Around 69 A.D., Polycarp was born into a Christian family that had survived the early persecutions. Not a lot is known today about Polycarp’s life. He was raised Christian and held fast to the faith until his fiery end. Polycarp is a critical early fiber in the thread because, like Ignatius, he lived in the first generation after the apostles and was directly linked to them.
Like most of the early church leaders, Polycarp fought on two fronts. In addition to the persecution that believers periodically endured, the church was threatened for centuries with heresies that jeopardized its foundation. Polycarp, along with those such as Clement, carried with them the stamp of apostolic approval from direct teachings. Both maintained the teachings of Christ that had been faithfully delivered to them firsthand, and increasingly through the circulated letters from which the New Testament was ultimately derived.
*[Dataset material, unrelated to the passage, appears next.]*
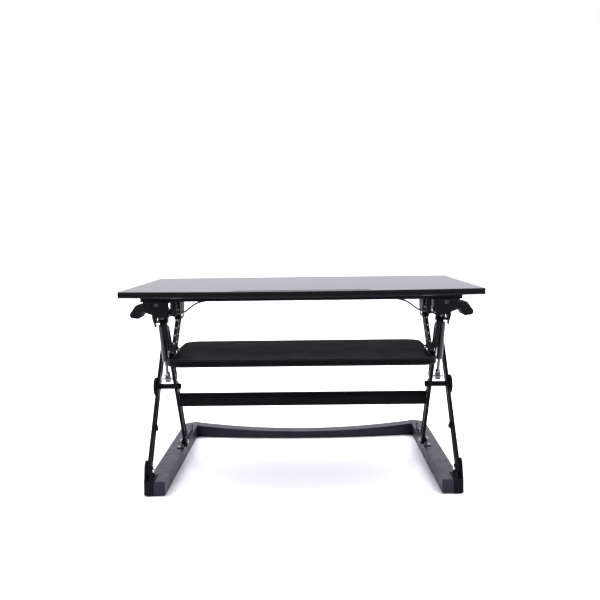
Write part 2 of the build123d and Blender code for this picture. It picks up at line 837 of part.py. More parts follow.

As we will see with so many others in this thread, he took on heretics who were seducing believers from the truth. For Polycarp, it was early Gnostics, connecting him to many who followed after him and defended the faith of Christ against the heresies of the Gnostics. Gnosticism was already established at the time the New Testament was being written, and became a hodge-podge umbrella of beliefs that survived for centuries. It claimed the Old Testament God was an evil God and the God of the Gospels was a good God.
One letter from Polycarp, to the church in Philippi, survived.
A striking element of the letter is that it is riddled with quotes from New Testament books, long before they were canonized, further suggesting that they were already in heavy use.
Polycarp leaves us with another heritage. His is the first martyrdom since Stephen that we have recorded in detail. Many other Christians had been killed for their faith before him, but their death was not so recorded. His death is described by his church in Smyrna, and the story remains today.